**Extracted data entries**
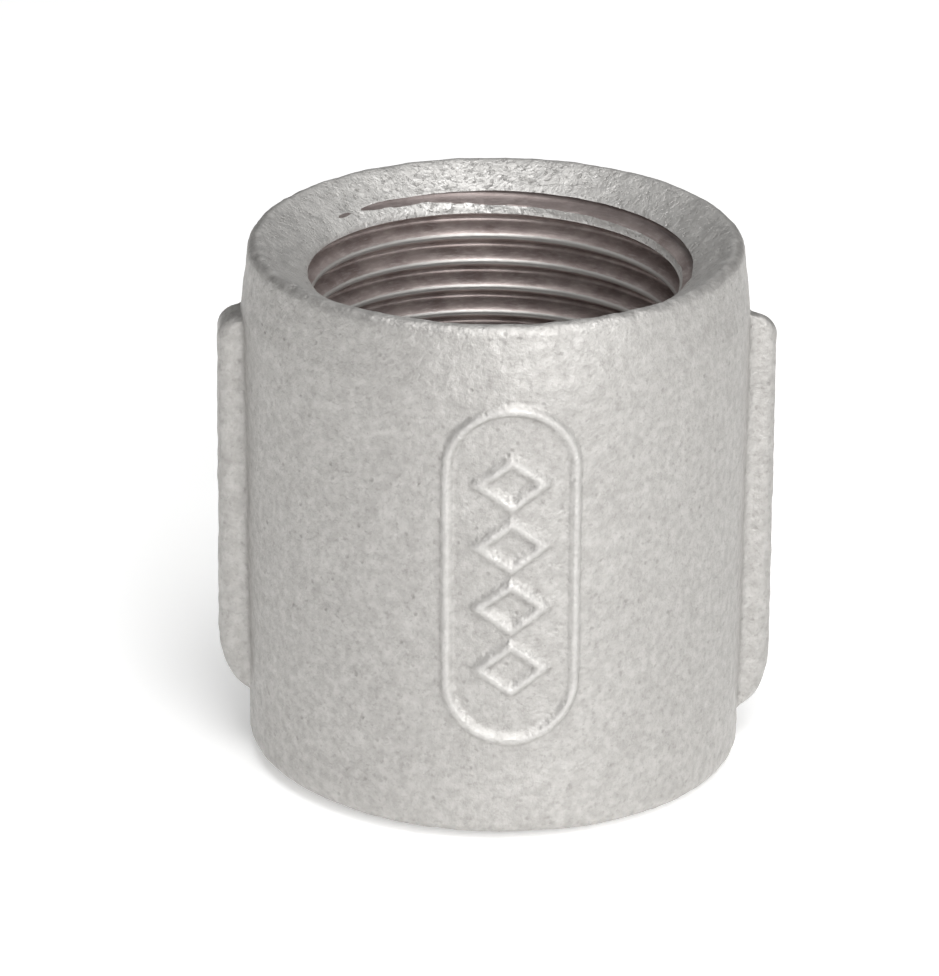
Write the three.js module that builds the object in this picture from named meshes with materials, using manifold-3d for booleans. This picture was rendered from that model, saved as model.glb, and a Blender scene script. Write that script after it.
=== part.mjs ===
// Threaded pipe socket: one galvanised malleable iron casting that joins two pipes of the same size.
// Millimetres, +Z up along the bore. The origin is the centre of the bottom end face.
// The ribs point along +X and -X, and the marked side of the barrel faces -Y.

import * as THREE from 'three';
import { mergeVertices } from 'three/addons/utils/BufferGeometryUtils.js';
import Module from 'manifold-3d';

const wasm = await Module();
wasm.setup();

// Barrel: a round casting that widens a little from the bottom up to a shoulder, then tapers in to
// the top rim
const LENGTH = 45;
const BOTTOM_RADIUS = 20.6;
const SHOULDER_RADIUS = 21;
const SHOULDER_HEIGHT = 39.6;
const TOP_RADIUS = 20.5;
const EDGE_ROUND = 0.8;
const BARREL_SEGMENTS = 72;
const EDGE_SEGMENTS = 3;

// Each end is countersunk from the flat rim down to the thread crests
const RIM_INNER_RADIUS = 19.2;
const COUNTERSINK_DEPTH = 2.5;

// Thread: parallel Whitworth form, 11 threads to the inch, right-handed, for a 1 inch pipe
const INCH = 25.4;
const THREADS_PER_INCH = 11;
const PITCH = INCH / THREADS_PER_INCH;
const ROOT_RADIUS = 33.249 / 2;
const CREST_RADIUS = 30.291 / 2;
const FLANK_ANGLE = THREE.MathUtils.degToRad(27.5);
const THREAD_SEGMENTS = 36;
// Height of one crest where the helix passes +Y, which fixes the point where the thread starts
const CREST_HEIGHT_AT_BACK = 39.6;

// Ribs: two long lugs on opposite sides, which a pipe wrench bears on. The one on -X is a little shorter.
const RIB_REACH = 23.15;
const RIB_WIDTH = 4.2;
const RIB_RUNOUT_DEPTH = 2.8;
const RIB_TOP_ROUND = 1.8;
const RIB_EDGE_ROUND = 1;
const RIBS = [
  { degrees: 0, bottom: 3.3, runoutLength: 4.6, top: 39.3 },
  { degrees: 180, bottom: 4.4, runoutLength: 5.1, top: 38.85 },
];

// Raised marks on the front: a long round-ended ring with a row of plain lozenges inside it
const RING_WIDTH = 11.5;
const RING_HEIGHT = 29.9;
const RING_LINE = 0.9;
const RING_MIDDLE = 23.66;
const MARK_RELIEF = 0.45;
const LOZENGE_COUNT = 4;
const LOZENGE_WIDTH = 6.4;
const LOZENGE_HEIGHT = 4.9;
const LOZENGE_LINE = 0.9;
const LOZENGE_SPACING = 5.4;

const QUARTER_TURN = Math.PI / 2;
const FULL_TURN = 2 * Math.PI;
// How far inside the wall each raised feature starts, so that it joins the barrel all over
const BURIED_RADIUS = 19;

// Geometry and booleans

function toSolid(geometry) {
  geometry.deleteAttribute('normal');
  geometry.deleteAttribute('uv');
  const merged = mergeVertices(geometry, 1e-4);
  const corners = merged.index.array;
  const triangles = [];
  for (let i = 0; i < corners.length; i += 3) {
    const [a, b, c] = corners.slice(i, i + 3);
    if (a !== b && b !== c && c !== a) {
      triangles.push(a, b, c);
    }
  }
  const mesh = new wasm.Mesh({
    numProp: 3,
    vertProperties: new Float32Array(merged.getAttribute('position').array),
    triVerts: new Uint32Array(triangles),
  });
  return new wasm.Manifold(mesh);
}

function toGeometry(solid) {
  const mesh = solid.getMesh();
  const geometry = new THREE.BufferGeometry();
  geometry.setAttribute('position', new THREE.BufferAttribute(mesh.vertProperties, 3));
  geometry.setIndex(new THREE.BufferAttribute(mesh.triVerts, 1));
  geometry.computeVertexNormals();
  return geometry;
}

// A solid of revolution about Z, from a path of (radius, height) that starts and ends on the axis
function revolve(path, segments) {
  const points = path.getPoints(EDGE_SEGMENTS);
  return toSolid(new THREE.LatheGeometry(points, segments).rotateX(QUARTER_TURN));
}

// Barrel

// The barrel's outline grown outwards by a margin, which the raised marks follow
function barrel(margin) {
  const bottom = BOTTOM_RADIUS + margin;
  const top = TOP_RADIUS + margin;
  const path = new THREE.Path();
  path.moveTo(0, 0);
  path.lineTo(bottom - EDGE_ROUND, 0);
  path.absarc(bottom - EDGE_ROUND, EDGE_ROUND, EDGE_ROUND, -QUARTER_TURN, 0);
  path.lineTo(SHOULDER_RADIUS + margin, SHOULDER_HEIGHT);
  path.absarc(top - EDGE_ROUND, LENGTH - EDGE_ROUND, EDGE_ROUND, 0, QUARTER_TURN);
  path.lineTo(0, LENGTH);
  return revolve(path, BARREL_SEGMENTS);
}

// The cone that opens the bottom end, carried a little past the face and into the bore
function bottomCountersink() {
  const slope = (RIM_INNER_RADIUS - CREST_RADIUS) / COUNTERSINK_DEPTH;
  const over = 1;
  const path = new THREE.Path();
  path.moveTo(0, -over);
  path.lineTo(RIM_INNER_RADIUS + over * slope, -over);
  path.lineTo(CREST_RADIUS - over * slope, COUNTERSINK_DEPTH + over);
  path.lineTo(0, COUNTERSINK_DEPTH + over);
  return revolve(path, BARREL_SEGMENTS);
}

function topCountersink() {
  return bottomCountersink().rotate([180, 0, 0]).translate([0, 0, LENGTH]);
}

// Thread

// The tap that cuts the thread is one closed helical surface. Columns run on along the helix, one
// step of angle apart. Each holds the points of a single pitch, and its top joins the foot of the
// column one full turn later. A fan of triangles from a point on the axis closes each end.
function tap() {
  const flankHeight = (ROOT_RADIUS - CREST_RADIUS) * Math.tan(FLANK_ANGLE);
  const flatHeight = PITCH / 2 - flankHeight;
  const onePitch = [
    { radius: CREST_RADIUS, height: -flatHeight / 2 },
    { radius: CREST_RADIUS, height: flatHeight / 2 },
    { radius: ROOT_RADIUS, height: flatHeight / 2 + flankHeight },
    { radius: ROOT_RADIUS, height: flatHeight * 1.5 + flankHeight },
  ];
  const rows = onePitch.length;

  const crestAtFirstColumn = CREST_HEIGHT_AT_BACK - PITCH / 4;
  const pitchesBelow = Math.ceil(crestAtFirstColumn / PITCH) + 2;
  const start = crestAtFirstColumn - pitchesBelow * PITCH;
  const turns = Math.ceil((LENGTH - start) / PITCH) + 1;
  const columns = turns * THREAD_SEGMENTS;

  const positions = [];
  const addPoint = (column, { radius, height }) => {
    const angle = (FULL_TURN * column) / THREAD_SEGMENTS;
    const rise = (PITCH * column) / THREAD_SEGMENTS;
    positions.push(radius * Math.cos(angle), radius * Math.sin(angle), start + rise + height);
  };
  for (let column = 0; column <= columns; column += 1) {
    onePitch.forEach((point) => addPoint(column, point));
  }
  // One more turn of feet closes the top of the last turn
  for (let column = columns + 1; column <= columns + THREAD_SEGMENTS; column += 1) {
    addPoint(column, onePitch[0]);
  }

  const pointAt = (column, row) => {
    if (row === rows) {
      return pointAt(column + THREAD_SEGMENTS, 0);
    }
    const extra = column - columns;
    return extra > 0 ? (columns + 1) * rows + extra - 1 : column * rows + row;
  };
  const triangles = [];
  for (let column = 0; column < columns; column += 1) {
    for (let row = 0; row < rows; row += 1) {
      const a = pointAt(column, row);
      const b = pointAt(column + 1, row);
      const c = pointAt(column + 1, row + 1);
      const d = pointAt(column, row + 1);
      triangles.push(a, b, c, a, c, d);
    }
  }

  // Open edge at one end: along the feet of one turn, then back down the column's own points
  const endEdge = (firstColumn) => {
    const edge = [];
    for (let step = 0; step <= THREAD_SEGMENTS; step += 1) {
      edge.push(pointAt(firstColumn + step, 0));
    }
    for (let row = rows - 1; row >= 0; row -= 1) {
      edge.push(pointAt(firstColumn, row));
    }
    return edge;
  };
  const addPointOnAxis = (height) => positions.push(0, 0, height) / 3 - 1;
  const bottomTip = addPointOnAxis(start - PITCH);
  const topTip = addPointOnAxis(start + (turns + 2) * PITCH);
  const bottomEdge = endEdge(0);
  const topEdge = endEdge(columns);
  for (let i = 1; i < bottomEdge.length; i += 1) {
    triangles.push(bottomTip, bottomEdge[i], bottomEdge[i - 1]);
    triangles.push(topTip, topEdge[i - 1], topEdge[i]);
  }

  const geometry = new THREE.BufferGeometry();
  geometry.setAttribute('position', new THREE.Float32BufferAttribute(positions, 3));
  geometry.setIndex(triangles);
  return toSolid(geometry);
}

// Ribs

// A rib's side view, with a long run-out at the bottom and a blunt top, is extruded across the rib's
// width with rounded long edges, then turned from +X to its own side
function rib({ degrees, bottom, runoutLength, top }) {
  const shape = new THREE.Shape();
  const runoutX = RIB_REACH - RIB_RUNOUT_DEPTH;
  const topX = RIB_REACH - RIB_TOP_ROUND;
  shape.moveTo(BURIED_RADIUS, bottom);
  shape.lineTo(runoutX, bottom);
  shape.absellipse(runoutX, bottom + runoutLength, RIB_RUNOUT_DEPTH, runoutLength, -QUARTER_TURN, 0);
  shape.absarc(topX, top - RIB_TOP_ROUND, RIB_TOP_ROUND, 0, QUARTER_TURN);
  shape.lineTo(BURIED_RADIUS, top);
  const geometry = new THREE.ExtrudeGeometry(shape, {
    depth: RIB_WIDTH - 2 * RIB_EDGE_ROUND,
    bevelThickness: RIB_EDGE_ROUND,
    bevelSize: RIB_EDGE_ROUND,
    bevelOffset: -RIB_EDGE_ROUND,
    bevelSegments: 3,
    curveSegments: 6,
  });
  geometry.translate(0, 0, RIB_EDGE_ROUND - RIB_WIDTH / 2).rotateX(QUARTER_TURN);
  return toSolid(geometry).rotate([0, 0, degrees]);
}

// Raised marks

// The outline of a slot with round ends, upright, about a middle height
function roundEnded(Outline, width, height, middle) {
  const radius = width / 2;
  const straight = height / 2 - radius;
  const outline = new Outline();
  outline.absarc(0, middle + straight, radius, 0, Math.PI);
  outline.absarc(0, middle - straight, radius, Math.PI, FULL_TURN);
  outline.closePath();
  return outline;
}

function lozenge(Outline, width, height, middle) {
  const outline = new Outline();
  outline.moveTo(width / 2, middle);
  outline.lineTo(0, middle + height / 2);
  outline.lineTo(-width / 2, middle);
  outline.lineTo(0, middle - height / 2);
  outline.closePath();
  return outline;
}

// A line of even width along an outline, drawn on the front
function outlined(outline, width, height, line, middle) {
  const shape = outline(THREE.Shape, width, height, middle);
  shape.holes.push(outline(THREE.Path, width - 2 * line, height - 2 * line, middle));
  return shape;
}

// Every mark is cut out of a skin that follows the barrel, so its face is an even height above it
function raisedMarks() {
  const shapes = [outlined(roundEnded, RING_WIDTH, RING_HEIGHT, RING_LINE, RING_MIDDLE)];
  for (let i = 0; i < LOZENGE_COUNT; i += 1) {
    const middle = RING_MIDDLE + (i - (LOZENGE_COUNT - 1) / 2) * LOZENGE_SPACING;
    shapes.push(outlined(lozenge, LOZENGE_WIDTH, LOZENGE_HEIGHT, LOZENGE_LINE, middle));
  }
  const depth = SHOULDER_RADIUS + 2 * MARK_RELIEF - BURIED_RADIUS;
  const prisms = shapes.map((shape) => {
    const geometry = new THREE.ExtrudeGeometry(shape, { depth, bevelEnabled: false, curveSegments: 9 });
    return toSolid(geometry.translate(0, 0, BURIED_RADIUS).rotateX(QUARTER_TURN));
  });
  return prisms.reduce((all, prism) => all.add(prism)).intersect(barrel(MARK_RELIEF));
}

// The whole casting

function socketBody() {
  const material = new THREE.MeshStandardMaterial({ color: 0xb8b8b0, roughness: 0.6, metalness: 0.7 });
  const outside = RIBS.reduce((solid, side) => solid.add(rib(side)), barrel(0)).add(raisedMarks());
  const body = outside.subtract(bottomCountersink()).subtract(topCountersink()).subtract(tap());
  const mesh = new THREE.Mesh(toGeometry(body), material);
  mesh.name = 'socket_body';
  return mesh;
}

const pipeSocket = new THREE.Group();
pipeSocket.add(socketBody());

export default pipeSocket;
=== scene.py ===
"""A galvanised malleable iron pipe socket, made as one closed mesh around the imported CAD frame.

The outside is a grid wrapped round the casting: barrel, ribs, raised marks, rims and countersinks, with the
unevenness of sand casting and a zinc coat. The thread is cut out of it by a helical tap, as on the real part.
Lengths are in millimetres in the CAD frame until the finished mesh is scaled to metres.
"""

import math

import bpy
import numpy as np
from mathutils import Matrix, Vector, noise


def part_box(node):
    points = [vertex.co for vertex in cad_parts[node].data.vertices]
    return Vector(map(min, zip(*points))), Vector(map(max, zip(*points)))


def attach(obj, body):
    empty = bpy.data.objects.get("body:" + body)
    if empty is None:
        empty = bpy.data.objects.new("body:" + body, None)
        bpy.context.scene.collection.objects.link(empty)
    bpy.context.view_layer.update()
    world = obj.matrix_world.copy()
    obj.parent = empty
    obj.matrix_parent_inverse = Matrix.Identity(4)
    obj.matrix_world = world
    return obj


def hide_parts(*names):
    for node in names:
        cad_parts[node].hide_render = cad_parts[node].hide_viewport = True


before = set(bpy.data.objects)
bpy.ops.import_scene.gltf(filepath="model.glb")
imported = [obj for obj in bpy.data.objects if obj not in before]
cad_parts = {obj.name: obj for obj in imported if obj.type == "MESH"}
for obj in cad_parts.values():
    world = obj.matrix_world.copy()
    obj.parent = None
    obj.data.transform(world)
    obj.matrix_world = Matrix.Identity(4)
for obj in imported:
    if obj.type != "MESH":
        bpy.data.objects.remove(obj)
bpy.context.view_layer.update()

# Frame: the CAD node that the casting stands for, and its size
MM = 0.001
NODE = "socket_body"
node_low, node_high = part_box(NODE)
LENGTH = node_high.z / MM
RIB_REACH = node_high.x / MM

# Barrel
BOTTOM_RADIUS = 20.6
SHOULDER_RADIUS = 21.0
SHOULDER_DEPTH = 5.4
SHOULDER_HEIGHT = LENGTH - SHOULDER_DEPTH
TOP_RADIUS = 20.5
BOTTOM_ROUND = 1.3
TOP_ROUND = 0.85
# The inner edge of each rim, where its countersink begins
BOTTOM_RIM_INNER = 19.0
TOP_RIM_INNER = 19.45
# The rim's broken inner edge, as (radius beyond that inner edge, depth)
RIM_BREAK = ((-0.2, 0.15), (-0.08, 0.09), (0.1, 0.02))
# The countersink, as (radius, depth), from inside the bore outwards: it flattens the first crest of the
# thread, then opens out to the rim
COUNTERSINK = ((14.4, 4.7), (15.35, 3.5), (15.55, 2.7), (16.6, 1.8))
# The bottom end is cut a little out of square: its -X side stands this much higher
BOTTOM_SKEW = 0.78
BOTTOM_SKEW_FADE = 8.0

# Cast surface: how rough each stretch of it is, and its unevenness as (size of the bumps, their height).
# The grain is scaled by the roughness and never falls below its least share
BARREL_ROUGH = 0.6
EDGE_ROUGH = 0.9
RIM_ROUGH = 1.0
LUMPS = ((9.0, 0.07), (3.1, 0.045))
GRAIN = ((1.5, 0.050), (0.8, 0.040))
LEAST_GRAIN = 0.3

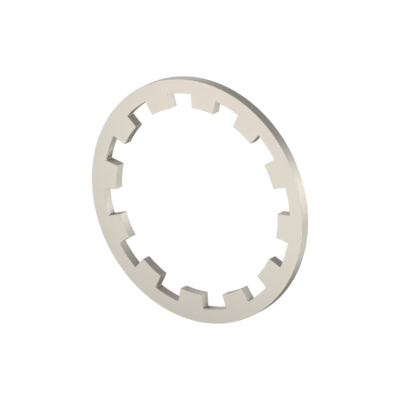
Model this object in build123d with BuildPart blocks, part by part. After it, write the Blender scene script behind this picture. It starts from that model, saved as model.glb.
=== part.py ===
from build123d import *

import os
from math import asin, degrees

# Lock washer: a flat steel ring with square-ended teeth on the inside. It is blanked from
# strip in one piece, so every wall stands square to the two faces. It lies flat on Z = 0,
# with the origin under its centre and one tooth on the +X axis. Lengths are in millimetres.

outer_diameter = 75.0
thickness = 3.2

# The ring's own width, from the outside to the floors of the gaps between the teeth.
rim_width = 4.35

# The teeth reach inwards from the floors of the gaps. Each is widest where it leaves the
# rim: its two flanks lean away from its centre line by the flank angle, in degrees.
tooth_count = 12
tooth_height = 4.35
tooth_end_width = 7.5
flank_angle = 8.2

# The punch leaves these radii in the outline, at the free corners of the teeth and in the
# inner corners of the gaps.
tooth_corner_radius = 0.12
gap_corner_radius = 0.15

# Tumbling breaks the sheared edges. The upper face, which the punch enters, is drawn down
# at its edges as well, so its break is larger than that of the lower face.
upper_edge_break = 0.08
lower_edge_break = 0.05

outer_radius = outer_diameter / 2
gap_floor_radius = outer_radius - rim_width
tooth_end_radius = gap_floor_radius - tooth_height
tooth_end_angle = degrees(asin(tooth_end_width / 2 / tooth_end_radius))

# A tooth's outline runs on to the middle of the rim, so that it joins the ring cleanly.
tooth_reach = tooth_height + rim_width / 2

with BuildSketch() as tooth:
    with BuildLine():
        free_end = CenterArc((0, 0), tooth_end_radius, -tooth_end_angle, 2 * tooth_end_angle)
        right_flank = PolarLine(free_end @ 0, tooth_reach, -flank_angle)
        left_flank = PolarLine(free_end @ 1, tooth_reach, flank_angle)
        Line(right_flank @ 1, left_flank @ 1)
    make_face()

with BuildSketch() as outline:
    Circle(outer_radius)
    Circle(gap_floor_radius, mode=Mode.SUBTRACT)
    with PolarLocations(0, tooth_count):
        add(tooth.sketch)
    gap_corners = outline.vertices().group_by(SortBy.DISTANCE, tol_digits=3)[1]
    fillet(gap_corners, gap_corner_radius)
    tooth_corners = outline.vertices().group_by(SortBy.DISTANCE, tol_digits=3)[0]
    fillet(tooth_corners, tooth_corner_radius)

with BuildPart() as lock_washer:
    add(outline.sketch)
    extrude(amount=thickness)
    chamfer(lock_washer.faces().sort_by(Axis.Z)[-1].edges(), upper_edge_break)
    chamfer(lock_washer.faces().sort_by(Axis.Z)[0].edges(), lower_edge_break)

lock_washer.part.label = "lock_washer"

os.makedirs("parts", exist_ok=True)
export_step(lock_washer.part, "parts/lock_washer.step")
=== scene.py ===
from math import asin, cos, degrees, pi, radians, sin, sqrt, tan

import bmesh
import bpy
from mathutils import Matrix, Vector


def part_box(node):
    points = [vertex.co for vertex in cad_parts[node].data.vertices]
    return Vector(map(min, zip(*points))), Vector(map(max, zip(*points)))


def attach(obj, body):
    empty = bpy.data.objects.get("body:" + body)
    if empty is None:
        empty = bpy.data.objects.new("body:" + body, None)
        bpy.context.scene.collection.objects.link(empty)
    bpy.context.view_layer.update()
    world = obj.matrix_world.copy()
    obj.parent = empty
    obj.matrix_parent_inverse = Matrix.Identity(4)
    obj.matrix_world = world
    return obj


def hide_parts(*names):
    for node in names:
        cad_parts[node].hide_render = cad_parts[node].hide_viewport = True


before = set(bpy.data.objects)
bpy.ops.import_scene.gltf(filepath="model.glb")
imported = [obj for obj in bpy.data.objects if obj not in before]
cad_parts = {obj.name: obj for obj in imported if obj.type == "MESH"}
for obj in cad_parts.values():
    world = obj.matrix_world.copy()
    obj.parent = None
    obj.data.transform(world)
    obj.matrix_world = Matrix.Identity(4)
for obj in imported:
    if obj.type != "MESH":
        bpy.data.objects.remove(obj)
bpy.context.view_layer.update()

# Lock washer: a flat steel ring with square-ended teeth on the inside, lying on a pale floor.
# Everything is in metres, in the part's own frame, with one tooth on the +X axis.

MM = 0.001

# Sizes of the washer. The outer radius and the thickness come from the part itself.
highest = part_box("lock_washer")[1]
outer_radius = highest.x
thickness = highest.z
rim_width = 4.35 * MM
tooth_count = 12
tooth_height = 4.35 * MM
tooth_end_width = 7.5 * MM
flank_angle = radians(8.2)
tooth_corner_radius = 0.12 * MM
gap_corner_radius = 0.15 * MM
upper_edge_break = 0.08 * MM
lower_edge_break = 0.05 * MM

gap_floor_radius = outer_radius - rim_width
tooth_end_radius = gap_floor_radius - tooth_height
pitch = 2 * pi / tooth_count

# How finely the arcs, the rounded corners and the broken edges are drawn.
ARC_STEP = radians(1)
CORNER_SEGMENTS = 5
UPPER_BREAK_SEGMENTS = 4
LOWER_BREAK_SEGMENTS = 2

# The least turn of the outline at a corner, and the least turn from a face to a wall.
CORNER_TURN = radians(30)
FACE_EDGE_TURN = radians(60)

# The washer's material slots. A facet's lean, 0 upright and 1 level, tells the faces and the
# broken edges from the walls. An upright facet narrower than CORNER_FACET belongs to a rounded
# corner, and takes the edges' slot.
FACE, WALL, EDGE = 0, 1, 2
FACE_LEAN = 0.99
EDGE_LEAN = 0.1
CORNER_FACET = 0.1 * MM

# The view of the photograph. The direction is the camera's, about +Z from +X, and the roll
# turns the camera's up from level towards level right.
view_direction = radians(-84.412)
view_elevation = radians(51.514)
view_roll = radians(115.705)
picture_width = 118.08 * MM
lens_mm = 1500
sensor_mm = 36
aim_right = 0.986 * MM
aim_up = 0.477 * MM


def new_piece(name, bm, materials):
    """Makes a bmesh an object, with these materials in its slots."""
    mesh = bpy.data.meshes.new(name)
    bm.to_mesh(mesh)
    bm.free()
    for material in materials:
        mesh.materials.append(material)
    piece = bpy.data.objects.new(name, mesh)
    bpy.context.scene.collection.objects.link(piece)
    return piece


# The washer's shape

def arc(bm, radius, start, end):
    """Sweeps a point about the washer's axis. Returns the arc's two end points."""
    first = bm.verts.new((radius * cos(start), radius * sin(start), 0))
    steps = max(1, round(abs(end - start) / ARC_STEP))
    swept = bmesh.ops.spin(bm, geom=[first], cent=(0, 0, 0), axis=(0, 0, 1),
                           angle=end - start, steps=steps)
    last = next(item for item in swept["geom_last"] if isinstance(item, bmesh.types.BMVert))
    return first, last


def one_tooth(bm):
    """The flat face of one tooth, with its share of the rim and half a gap on each side."""
    half_end = tooth_end_width / 2
    end_x = sqrt(tooth_end_radius ** 2 - half_end ** 2)
    end_angle = asin(half_end / tooth_end_radius)
    # The flank is the line y = across + slope * x. It meets the gap's floor where its distance
    # from the axis is the floor's radius.
    slope = tan(flank_angle)
    across = half_end - slope * end_x
    squares = 1 + slope ** 2
    reach = sqrt(gap_floor_radius ** 2 * squares - across ** 2)
    root_x = (reach - slope * across) / squares
    root_angle = asin((across + slope * root_x) / gap_floor_radius)
    outer = arc(bm, outer_radius, -pitch / 2, pitch / 2)
    left_floor = arc(bm, gap_floor_radius, pitch / 2, root_angle)
    tooth_end = arc(bm, tooth_end_radius, end_angle, -end_angle)
    right_floor = arc(bm, gap_floor_radius, -root_angle, -pitch / 2)
    for a, b in ((outer[1], left_floor[0]), (left_floor[1], tooth_end[0]),
                 (tooth_end[1], right_floor[0]), (right_floor[1], outer[0])):
        bm.edges.new((a, b))
    bmesh.ops.contextual_create(bm, geom=bm.edges[:])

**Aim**
Begin at the line that has "const material = new" in the entries above; stop after the line that has "from mathutils import Matrix, Vector, noise". Transcribe exactly those lines and no others.

**Exercise response**
  const material = new THREE.MeshStandardMaterial({ color: 0xb8b8b0, roughness: 0.6, metalness: 0.7 });
  const outside = RIBS.reduce((solid, side) => solid.add(rib(side)), barrel(0)).add(raisedMarks());
  const body = outside.subtract(bottomCountersink()).subtract(topCountersink()).subtract(tap());
  const mesh = new THREE.Mesh(toGeometry(body), material);
  mesh.name = 'socket_body';
  return mesh;
}

const pipeSocket = new THREE.Group();
pipeSocket.add(socketBody());

export default pipeSocket;
=== scene.py ===
"""A galvanised malleable iron pipe socket, made as one closed mesh around the imported CAD frame.

The outside is a grid wrapped round the casting: barrel, ribs, raised marks, rims and countersinks, with the
unevenness of sand casting and a zinc coat. The thread is cut out of it by a helical tap, as on the real part.
Lengths are in millimetres in the CAD frame until the finished mesh is scaled to metres.
"""

import math

import bpy
import numpy as np
from mathutils import Matrix, Vector, noise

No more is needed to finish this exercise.